● **WHAT IS ASKED**
For each line below that contains the string "bodies", copy that line.

● **SOURCE MATERIAL**
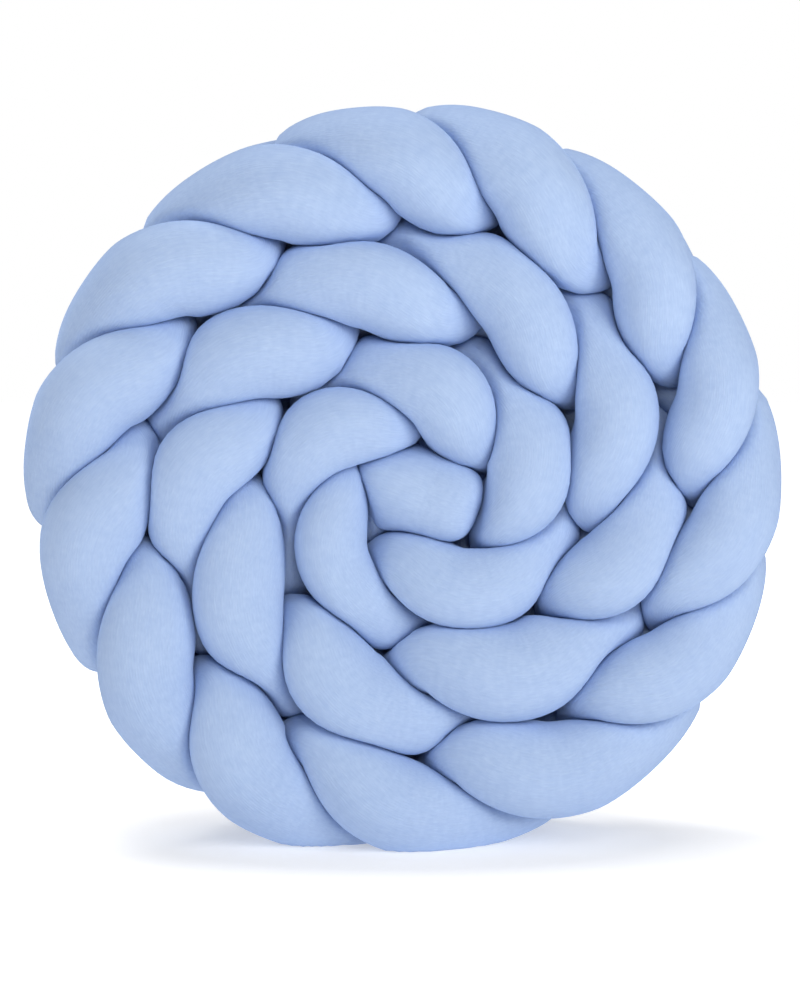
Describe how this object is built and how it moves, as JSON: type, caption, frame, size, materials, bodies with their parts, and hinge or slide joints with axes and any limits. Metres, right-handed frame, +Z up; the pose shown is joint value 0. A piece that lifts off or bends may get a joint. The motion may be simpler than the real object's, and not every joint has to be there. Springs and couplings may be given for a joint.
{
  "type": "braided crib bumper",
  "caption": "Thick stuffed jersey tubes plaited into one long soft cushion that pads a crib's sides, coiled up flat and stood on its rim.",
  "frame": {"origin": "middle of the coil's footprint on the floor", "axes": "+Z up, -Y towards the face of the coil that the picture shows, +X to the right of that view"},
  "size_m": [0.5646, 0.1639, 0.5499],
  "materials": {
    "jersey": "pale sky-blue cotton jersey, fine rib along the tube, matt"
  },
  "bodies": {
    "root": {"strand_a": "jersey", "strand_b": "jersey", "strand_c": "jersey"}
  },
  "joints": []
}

● **RESPONSE FOR THIS EXERCISE**
Describe how this object is built and how it moves, as JSON: type, caption, frame, size, materials, bodies with their parts, and hinge or slide joints with axes and any limits. Metres, right-handed frame, +Z up; the pose shown is joint value 0. A piece that lifts off or bends may get a joint. The motion may be simpler than the real object's, and not every joint has to be there. Springs and couplings may be given for a joint.
  "bodies": {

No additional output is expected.